One of my favorite stories I remember hearing while growing up is how my parents began dating. They were both Freshmen in high school and my mom was a letter girl and my dad played football. I know this story starts out so All American you want to be sick now but fret not, the mob tactics and bribery come later.

At the high school they both attended in Fremont, it was only the seniors who got lockers on the patio. This was the place to be apparently, and both my parents had older sisters who were seniors. My dad was lucky enough to have a sister who was willing to share her locker with him, and it was conveniently located right next to my mom’s older sister Yvonne. At this point, according to my father side of the story, he was already a smitten kitten. He had spied my mom painting some football poster in the hallways one day and basically instantly fell in love with her and her “long, luxurious hair”. Yes those were his words, and no he was not raised by parents who wrote romance novels or scripts for shampoo commercials. In his infinite quest to get my mom to go out with him, my dad offered to buy his sister Martha a new skirt if she would put in a good word for him with Yvonne. Apparently the fact that my dad told Yvonne daily, “You know your locker doesn’t lock” hadn’t gotten him very far. Go Figure.

When I ask my mom about it, she’s not even sure Martha ever did put in a good word with Yvonne, or if she did, whether Yvonne ever passed on that good word. What she distinctly remembers is all his junior high friends (aw…junior high…they were such babies!) used to come up to her with newspaper clippings about him and his football prowess. Apparently everyone was trying to mack on my mom on my dad’s behalf. He was working all angles. Now, whether my dad had orchestrated this or not is still debatable, but for my mom who views humility (and vaccuum lines on carpet) right up there next to Godliness, this was not doing the trick. But something about the whole sitaution did strike my mom. I mean, it must have, right? They dated for the next 8 years — through high school, when my dad went to college in New Mexico, when he transferred to college in Hawaii. Through everything. When he was drafted to the Detroit Lions in 1976 and another big move was on the horizon, they finally decided to get hitched. To this day, even though my dad passed away in 1999, he is still the love of my mom’s life.

“So what the heck was it?” I asked her this afternoon, “What made you finally go out with dad?” And do you know what her answer was? What it was that made my mom love him to begin with, and love him to this day:

“He was relentless.”


That’s it. I’m sure in the end it helped that it wasn’t like creepy-stalker- weirdo relentless, and that he actually called her and was actually nice to her — but on a day like today, when candied “I Love You’s”, predictable floral arrangements, and dinner reservations abound – I am reminded of how much better real love is. Love that cannot be expressed by Hallmark. As far as I’m concerned very few relationships hold a candle to the kind of love my parents had. It’s funny, because looking back, none of those material love-markers were really around when I was growing up. My dad was never the big romancer guy. I mean he was big, and a guy, but that’s really where the similarities end.

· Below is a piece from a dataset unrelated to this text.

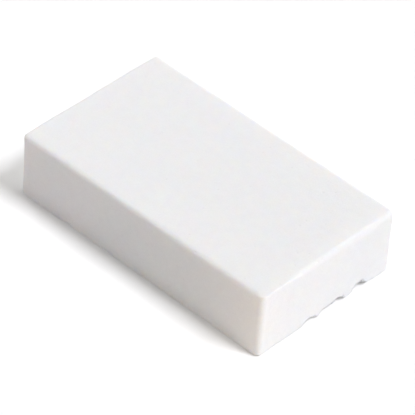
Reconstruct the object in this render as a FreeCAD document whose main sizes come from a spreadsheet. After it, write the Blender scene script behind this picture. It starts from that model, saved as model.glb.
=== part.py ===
# Gymnastics chalk block: one cake of pressed and dried magnesium carbonate, cut square.
#
# The block is solid all through and has no other piece. It lies on its largest face.
# Frame, in millimetres: +X along the length, +Y across the width, +Z up through the height,
# with the origin at the centre of the bottom face.
import FreeCAD, Part
import os

import Sketcher

# Driving dimensions, each the value of a spreadsheet cell with that alias.
DIMENSIONS = (
    ("block_length", 88.0, "along X"),
    ("block_width", 51.0, "along Y"),
    ("block_height", 21.0, "along Z"),
    ("corner_radius", 1.6, "wear on the four upright edges"),
    ("top_rim_radius", 1.4, "wear round the top face"),
    ("bottom_rim_radius", 0.9, "wear round the bottom face"),
)
SHEET = "Dimensions"
TOLERANCE = 1e-6


def make_sheet(doc):
    """The spreadsheet that drives every size."""
    sheet = doc.addObject("Spreadsheet::Sheet", SHEET)
    for row, (alias, value, note) in enumerate(DIMENSIONS, start=1):
        sheet.set(f"A{row}", alias)
        sheet.set(f"B{row}", str(value))
        sheet.set(f"C{row}", note)
        sheet.setAlias(f"B{row}", alias)
    doc.recompute()
    return sheet


def origin_plane(body, role):
    """One of the body's own origin planes, found by its role."""
    return next(f for f in body.Origin.OriginFeatures if f.Role == role)


def centred_rectangle(body, name, sheet):
    """A sketch on the XY plane: the block's footprint, centred on the origin."""
    sketch = body.newObject("Sketcher::SketchObject", name)
    sketch.AttachmentSupport = [(origin_plane(body, "XY_Plane"), "")]
    sketch.MapMode = "FlatFace"

    half_x, half_y = sheet.block_length / 2, sheet.block_width / 2
    corners = [
        FreeCAD.Vector(x, y, 0)
        for x, y in ((-half_x, -half_y), (half_x, -half_y), (half_x, half_y), (-half_x, half_y))
    ]
    sides = [
        sketch.addGeometry(Part.LineSegment(corners[i], corners[(i + 1) % 4]), False)
        for i in range(4)
    ]
    start, end, root_point = 1, 2, (-1, 1)
    for i in range(4):
        sketch.addConstraint(Sketcher.Constraint("Coincident", sides[i], end, sides[(i + 1) % 4], start))
        direction = "Horizontal" if i % 2 == 0 else "Vertical"
        sketch.addConstraint(Sketcher.Constraint(direction, sides[i]))
    sketch.addConstraint(Sketcher.Constraint("Symmetric", sides[0], start, sides[2], start, *root_point))

    spans = (("length", "DistanceX", sides[0], "block_length"), ("width", "DistanceY", sides[1], "block_width"))
    for span, kind, side, alias in spans:
        value = getattr(sheet, alias)
        index = sketch.addConstraint(Sketcher.Constraint(kind, side, start, side, end, value))
        sketch.renameConstraint(index, span)
        sketch.setExpression(f"Constraints.{span}", f"{SHEET}.{alias}")
    return sketch


def edge_names(shape, belongs):
    """The names of the shape's edges that pass the test."""
    return [f"Edge{i}" for i, edge in enumerate(shape.Edges, start=1) if belongs(edge)]


def is_upright(edge):
    box = edge.BoundBox
    return box.ZLength > TOLERANCE and max(box.XLength, box.YLength) < TOLERANCE


def is_level(edge, height):
    box = edge.BoundBox
    return box.ZLength < TOLERANCE and abs(box.ZMin - height) < TOLERANCE


def worn(body, name, base, edges, alias):
    """A fillet on the named edges of the feature before it."""
    fillet = body.newObject("PartDesign::Fillet", name)
    fillet.Base = (base, edges)
    fillet.setExpression("Radius", f"{SHEET}.{alias}")
    body.Document.recompute()
    return fillet


def make_chalk_block(doc, sheet):
    """The whole block: a padded rectangle whose twelve edges are slightly worn."""
    body = doc.addObject("PartDesign::Body", "ChalkBlock")
    body.Label = "chalk_block"
    footprint = centred_rectangle(body, "Footprint", sheet)
    cake = body.newObject("PartDesign::Pad", "Cake")
    cake.Profile = footprint
    cake.setExpression("Length", f"{SHEET}.block_height")
    footprint.Visibility = False
    doc.recompute()

    uprights = edge_names(cake.Shape, is_upright)
    corners = worn(body, "WornCorners", cake, uprights, "corner_radius")
    top_edges = edge_names(corners.Shape, lambda edge: is_level(edge, sheet.block_height))
    top_rim = worn(body, "WornTopRim", corners, top_edges, "top_rim_radius")
    bottom_edges = edge_names(top_rim.Shape, lambda edge: is_level(edge, 0))
    worn(body, "WornBottomRim", top_rim, bottom_edges, "bottom_rim_radius")
    return body


def check(doc, sub_parts):
    """Stops if a feature failed, or a sub-part isn't one valid solid of the stated outer size."""
    for item in doc.Objects:
        if "Invalid" in item.State or "Error" in item.State:
            raise RuntimeError(f"{item.Label} failed: {item.State}")
    for item in sub_parts:
        shape = item.Shape
        if shape.isNull() or not shape.isValid() or len(shape.Solids) != 1:
            raise RuntimeError(f"{item.Label} isn't one valid solid")


def check_block_size(body, sheet):
    """The fillets keep the outer size, and take off only the slivers outside their arcs."""
    box = body.Shape.BoundBox
    size = (sheet.block_length, sheet.block_width, sheet.block_height)
    for measured, wanted in zip((box.XLength, box.YLength, box.ZLength), size):
        if abs(measured - wanted) > 1e-3:
            raise RuntimeError(f"{body.Label} measures {measured} where {wanted} is wanted")
    square_minus_quarter_round = 1 - 3.14159265 / 4
    uprights = 4 * sheet.block_height * sheet.corner_radius**2
    one_rim = 2 * (sheet.block_length + sheet.block_width)
    rims = one_rim * (sheet.top_rim_radius**2 + sheet.bottom_rim_radius**2)
    expected = size[0] * size[1] * size[2] - square_minus_quarter_round * (uprights + rims)
    if abs(body.Shape.Volume / expected - 1) > 1e-3:
        raise RuntimeError(f"{body.Label} holds {body.Shape.Volume} mm3 and not about {expected}")


def main():
    doc = FreeCAD.newDocument("ChalkBlock")
    sheet = make_sheet(doc)
    chalk_block = make_chalk_block(doc, sheet)
    sub_parts = [chalk_block]
    doc.recompute()
    check(doc, sub_parts)
    check_block_size(chalk_block, sheet)
    os.makedirs("parts", exist_ok=True)
    for item in sub_parts:
        item.Shape.exportStep(f"parts/{item.Label}.step")
        print(f"{item.Label}: {item.Shape.Volume / 1000:.2f} cm3")


main()
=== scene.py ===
# The looks of a gymnastics chalk block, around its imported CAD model.
#
# One piece stands for the block: a cake of pressed magnesium carbonate with worn edges, small
# chips, a broken stretch of lower rim and a fine powdery grain. Its mesh is worked out in
# millimetres about the block's own centre, and is moved into the frame, in metres, at the end.
# Angles are in degrees: azimuth 0 is seen from -Y, 90 from +X, and elevation is above the floor.
import math

import bmesh
import bpy
import numpy as np
from mathutils import Euler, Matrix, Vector, noise


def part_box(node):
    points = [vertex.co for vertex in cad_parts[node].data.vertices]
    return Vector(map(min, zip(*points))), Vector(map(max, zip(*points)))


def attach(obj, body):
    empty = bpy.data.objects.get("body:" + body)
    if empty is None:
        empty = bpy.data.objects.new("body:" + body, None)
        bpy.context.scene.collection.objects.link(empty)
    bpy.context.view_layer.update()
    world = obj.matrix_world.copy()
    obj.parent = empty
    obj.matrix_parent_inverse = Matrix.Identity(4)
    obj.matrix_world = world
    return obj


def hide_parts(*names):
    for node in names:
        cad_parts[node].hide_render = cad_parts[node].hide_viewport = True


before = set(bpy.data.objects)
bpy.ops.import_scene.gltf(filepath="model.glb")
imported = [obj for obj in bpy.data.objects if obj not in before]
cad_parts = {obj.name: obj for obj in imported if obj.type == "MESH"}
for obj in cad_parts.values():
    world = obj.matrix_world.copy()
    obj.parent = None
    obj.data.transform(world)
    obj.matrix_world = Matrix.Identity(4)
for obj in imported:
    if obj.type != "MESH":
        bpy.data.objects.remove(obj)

MM = 0.001
BLOCK_NODE = "chalk_block"
SEED = 7
BITE_SEEDS = 1000         # how many seeds a bite's grain is drawn from
NOISE_SHIFT = (17.31, -5.17, 11.73)     # how far the noise moves from one seed to the next

# The mesh, in millimetres.
FINE_STEP = 0.10          # between grid lines next to an edge
COARSE_STEP = 0.80        # between grid lines in the middle of a face
FINE_BAND = 3.4           # how far from an edge the grid takes to open out
LINE_SAMPLES = 8001       # places along a side at which the step is worked out
CUT_BAND = 2.8            # how far from an edge its long cells are cut again
CUT_LENGTH = 0.40         # of the longest cell side that isn't cut
CUTS = 2                  # into each long side

# Worn edges, in millimetres.
WEAR_RADIUS = 1.65        # of the rounding on a usual edge
WEAR_SWING = 0.25         # how far that radius rises and falls along an edge
WEAR_WAVE = 9.0           # between one rise and the next
LEAST_WEAR = 0.03         # the smallest radius anywhere
LOWER_REACH = (1.65, 1.65, 0.8)     # how far along X, Y and Z the lower rims are rounded
RIM_REACH = (1.3, 1.3, 2.3)         # the same for the top rim of the +X end, the most worn
CRISP_REACH = (1.4, 1.4, 0.05)      # the same where that rim is still crisp, next to the -Y corner
CRISP_END = (9.0, 19.0)             # how far from that corner it begins and ends giving way
BACK_REACH = (1.4, 1.4, 1.4)        # the same as RIM_REACH for the top rim of the -X end
RIM_FADE = 3.8                      # how far beyond its rounding a rim's own wear takes to give way
RUBBED_AND_HIGHLIGHT_BAND = 1.2                   # how far from an edge the chalk is lighter: rubbed chalk, and a painted highlight along the edge

# Uneven faces, in millimetres.
FACE_SWING = 0.035        # how far a face sinks and rises
FACE_WAVE = 26.0          # between one rise and the next

# Chips: how many to a metre of edge, the range of their depth, and of the ball that bites them.
UPPER_CHIPS = (
    (120, (0.03, 0.09), (0.5, 1.0)),
    (9, (0.10, 0.20), (0.9, 1.5)),
)
LOWER_CHIPS = (
    (260, (0.05, 0.16), (0.45, 1.0)),
    (50, (0.16, 0.34), (0.8, 1.5)),
    (4, (0.40, 0.60), (1.5, 2.2)),
)
CHIPPED_SHARE = 0.97      # of an edge's length, about its middle, that can be chipped
CHIP_LEAN = 0.18          # how far a chip's direction strays, as a share of its length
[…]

He rarely brought home flowers, my mother was never dripping in jewels representing birthdays past, and if there was chocolate around it was more likely that my mom had baked something delicious than my dad stopping to pick up some sweets for his sweet. But as a child even, I never had any doubt that my parents loved each other. Because none of those things are what love is about.

I think that when it came to my mom, there was nothing that my dad wouldn’t do for her, and I know for a fact that the feeling was mutual on my mom’s end. That’s just the kind of people they were. To me, to everyone, but especially to each other. When it comes to really loving someone, I think both parties in any relationship would agree there is really only one thing you ever want your significant other to do for you. And its not bring you flowers, or buy you diamonds. It’s not buy a stuffed animal, or pay for an expensive dinner. Those things are nice, but they sure don’t make you feel comforted. It’s about being relentless. It’s about knowing that the list of things you would do for that person begins and ends with ‘anything’.